“Gli agrigentini mangiano e bevono come se dovessero morire domani, ma costruiscono come se dovessero vivere in eterno”.

Così scriveva, nella sfarzosa Akragas del V secolo avanti Cristo, il filosofo Empedocle che proprio ad Agrigento era nato e conosceva profondamente l’animo dei suoi concittadini, smaniosi di lasciare una grande eredità di bellezza e di magnificenza.

Alice ci ha scritto qualche giorno fa per proporsi come guida nella Valle dei Templi. Abbiamo accettato con entusiasmo ma anche un po’ spaventate perché a volte queste visite guidate diventano lunghe e noiose. Bastano pochi minuti per capire che non ci annoieremo e che Alice è divertente, competente come pochi e ha pazienza da vendere per resistere all’assalto delle nostre continue domande.

Esordisce con la frase di Empedocle sugli agrigentini e già ci piace.

Puoi ridirmela che me la scrivo? Te la mando poi via whatsapp.

Grazie a lei facciamo chiarezza una volta per tutte tra fenici, punici e cartaginesi, sugli spostamenti delle colonie e delle subcolonie greche all’interno della Sicilia, sulle attribuzioni dei templi, la sezione aurea, l’uno punto sei, le U lungo le colonne per incastrare le corde e sollevarle, l’ecatombe che non era ancora in senso figurato ma voleva dire davvero l’uccisione di cento buoi durante le feste propiziatorie.

Passeggiamo tra i templi immerse in una luce abbagliante, il sole tinge di un giallo intenso il tufo arenario, i mandorli sono già in fiore, un ulivo si torce da cinquecento anni davanti al tempio della Concordia; siamo stordite da quanta bellezza possa stare in un unico posto, da questo regalo di primavera, di abbondanza, mentre a Milano è pieno inverno, fa freddo e c’è la nebbia.

Io lo capisco Goethe che nel suo viaggio in Sicilia cadeva giù svenuto tipo Stendhal, io la capisco questa vertigine che può prenderti. L’abbiamo provata qualche giorno fa guardando il Satiro danzante, di cui non sapevamo nemmeno l’esistenza e che ci ha lasciate a bocca aperta, a girargli intorno per capire da che prospettiva era più bello. E poi Selinunte col mare che brillava sullo sfondo e oggi Agrigento, un tempo Girgenti, un tempo Akrabas. Non lo so se le cose nuove, se i posti nuovi possono essere belli in quel modo lì. O se il fatto che siano belli da secoli crei quella vertigine.

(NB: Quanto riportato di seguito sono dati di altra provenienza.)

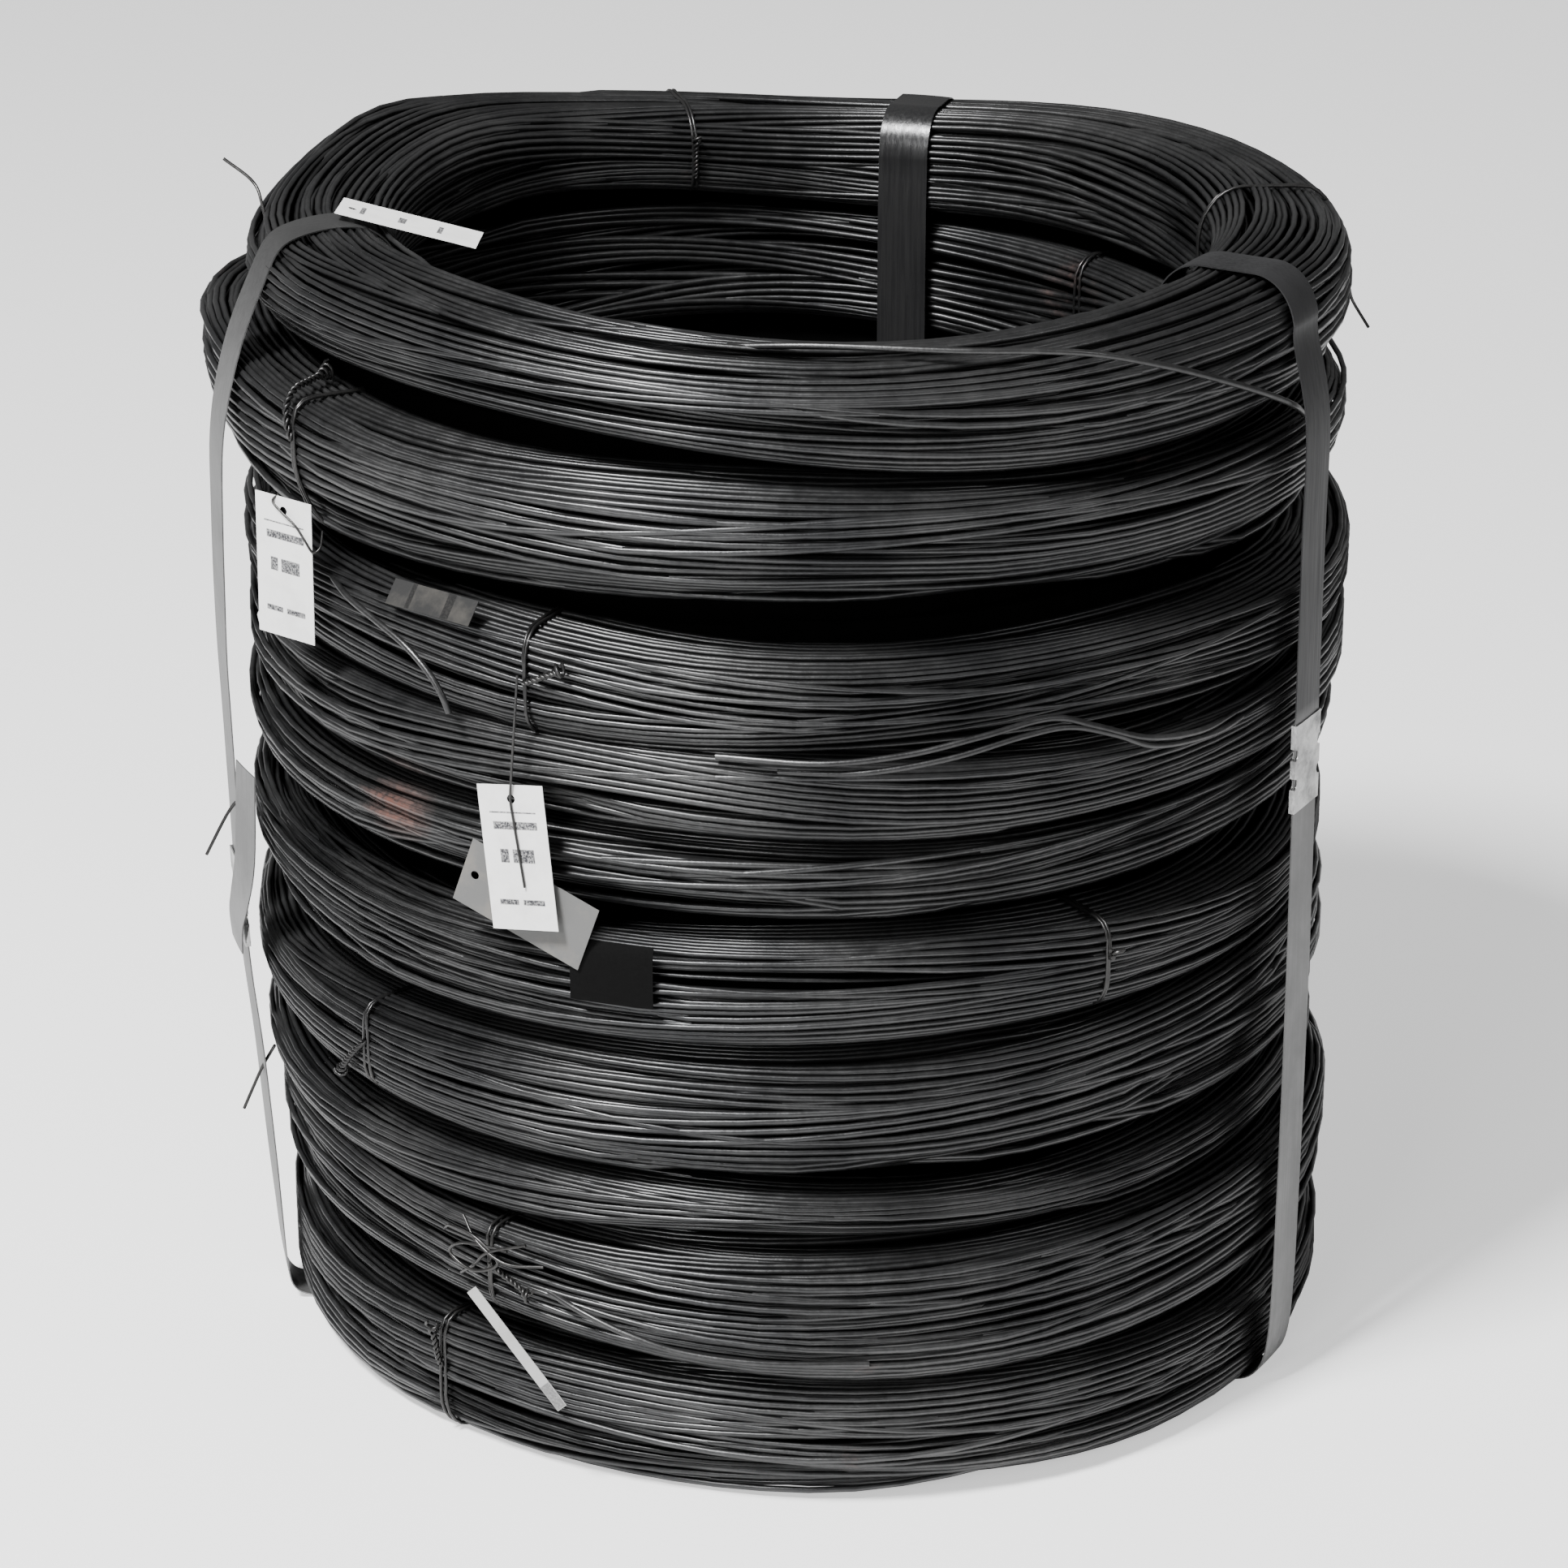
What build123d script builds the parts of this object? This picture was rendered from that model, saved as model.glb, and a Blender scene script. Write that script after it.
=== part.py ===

Ma poi giri l’angolo e con la bici ti imbatti nei rifiuti buttati a montagne davanti al mare, cibo, vestiti, materassi e frigoriferi che si capisce sono lì da anni a marcire, strade con delle voragini in cui potresti sparire, interi paesi con le case senza intonaco che sono uno schiaffo a Goethe, una sveglia a Stendhal dalla sua meraviglia catatonica.

La fortuna della Sicilia è che la bellezza straripante del passato si insinua ancora oggi tra le crepe delle case fatiscenti, tra le incrostazioni arrugginite dei balconi, come uno spiffero tra i serramenti di alluminio anodizzato. E dove non arriva il passato c’è la natura coi muri di fichi d’India carichi di frutti rossi, i cactus altissimi come alberi, le agavi che crescono sui cigli delle strade e puntano le foglie carnose verso il cielo. Il mare che sbuca fuori dappertutto all’orizzonte o vicinissimo mentre pedaliamo.

Mentre in discesa ci allontaniamo da Agrigento penso che qui, quando si chiamava Girgenti, è nato un uomo geniale che ho amato moltissimo da adolescente. Che le cose che ci hanno appassionato nella nostra formazione rimangono come un marchio a fuoco per tutta la vita. Che lui è il primo di una lunga serie di siciliani che sono i miei marchi a fuoco.

Caro Luigi, ti scrivo per dirti che, anche tu, come gli agrigentini di Empedocle, ci hai lasciato una grande eredità di bellezza e di magnificenza. Anche tu hai scritto come se dovessi vivere in eterno. E così è stato.